──────── Raw data ────────

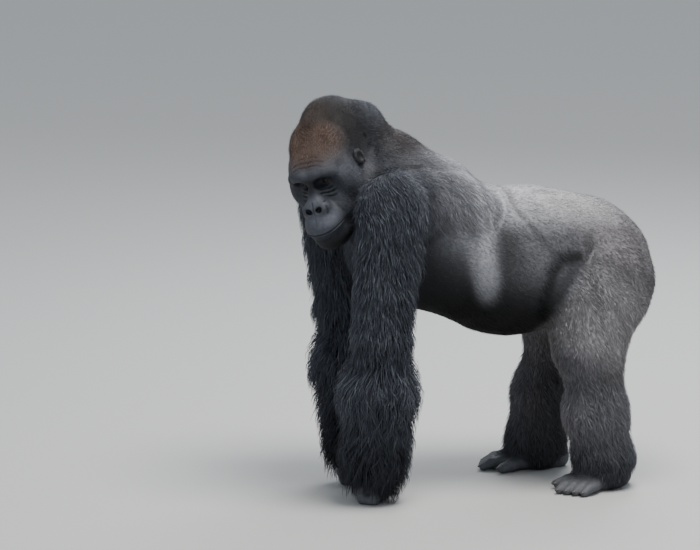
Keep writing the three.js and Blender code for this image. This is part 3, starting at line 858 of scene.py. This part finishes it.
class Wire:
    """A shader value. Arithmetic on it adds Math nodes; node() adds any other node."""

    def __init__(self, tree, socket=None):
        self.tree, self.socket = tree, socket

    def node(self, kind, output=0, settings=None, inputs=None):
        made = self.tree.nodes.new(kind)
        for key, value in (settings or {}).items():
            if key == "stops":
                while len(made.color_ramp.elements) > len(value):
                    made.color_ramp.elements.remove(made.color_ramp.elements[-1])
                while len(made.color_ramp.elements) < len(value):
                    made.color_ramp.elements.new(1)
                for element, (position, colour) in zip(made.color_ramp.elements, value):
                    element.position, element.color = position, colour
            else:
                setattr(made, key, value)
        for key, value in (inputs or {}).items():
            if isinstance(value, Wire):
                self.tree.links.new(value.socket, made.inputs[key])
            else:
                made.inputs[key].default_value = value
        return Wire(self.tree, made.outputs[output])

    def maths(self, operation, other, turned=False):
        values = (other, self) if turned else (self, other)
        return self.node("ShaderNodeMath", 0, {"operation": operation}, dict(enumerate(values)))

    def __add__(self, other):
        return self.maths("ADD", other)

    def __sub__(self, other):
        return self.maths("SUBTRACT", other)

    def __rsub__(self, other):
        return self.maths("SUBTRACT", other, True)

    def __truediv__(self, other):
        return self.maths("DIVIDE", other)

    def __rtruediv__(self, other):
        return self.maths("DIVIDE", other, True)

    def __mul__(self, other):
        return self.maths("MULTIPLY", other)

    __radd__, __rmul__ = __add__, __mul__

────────

## Required task:
Write out every line exactly as it stands.

## Task solution:
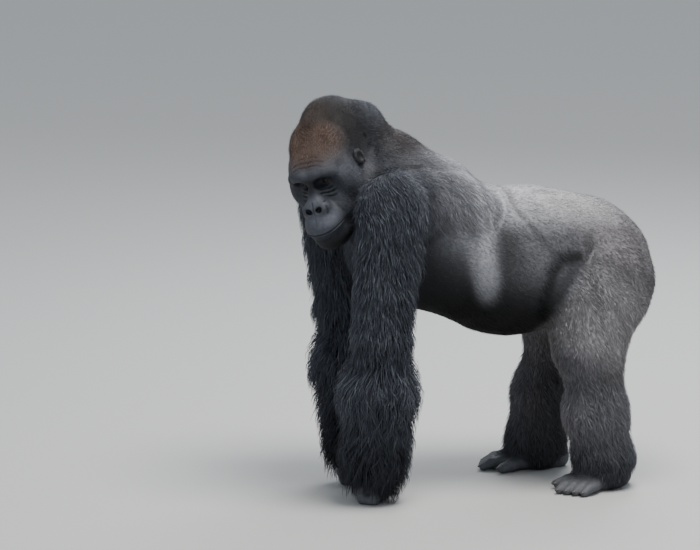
Keep writing the three.js and Blender code for this image. This is part 3, starting at line 858 of scene.py. This part finishes it.
class Wire:
    """A shader value. Arithmetic on it adds Math nodes; node() adds any other node."""

    def __init__(self, tree, socket=None):
        self.tree, self.socket = tree, socket

    def node(self, kind, output=0, settings=None, inputs=None):
        made = self.tree.nodes.new(kind)
        for key, value in (settings or {}).items():
            if key == "stops":
                while len(made.color_ramp.elements) > len(value):
                    made.color_ramp.elements.remove(made.color_ramp.elements[-1])
                while len(made.color_ramp.elements) < len(value):
                    made.color_ramp.elements.new(1)
                for element, (position, colour) in zip(made.color_ramp.elements, value):
                    element.position, element.color = position, colour
            else:
                setattr(made, key, value)
        for key, value in (inputs or {}).items():
            if isinstance(value, Wire):
                self.tree.links.new(value.socket, made.inputs[key])
            else:
                made.inputs[key].default_value = value
        return Wire(self.tree, made.outputs[output])

    def maths(self, operation, other, turned=False):
        values = (other, self) if turned else (self, other)
        return self.node("ShaderNodeMath", 0, {"operation": operation}, dict(enumerate(values)))

    def __add__(self, other):
        return self.maths("ADD", other)

    def __sub__(self, other):
        return self.maths("SUBTRACT", other)

    def __rsub__(self, other):
        return self.maths("SUBTRACT", other, True)

    def __truediv__(self, other):
        return self.maths("DIVIDE", other)

    def __rtruediv__(self, other):
        return self.maths("DIVIDE", other, True)

    def __mul__(self, other):
        return self.maths("MULTIPLY", other)

    __radd__, __rmul__ = __add__, __mul__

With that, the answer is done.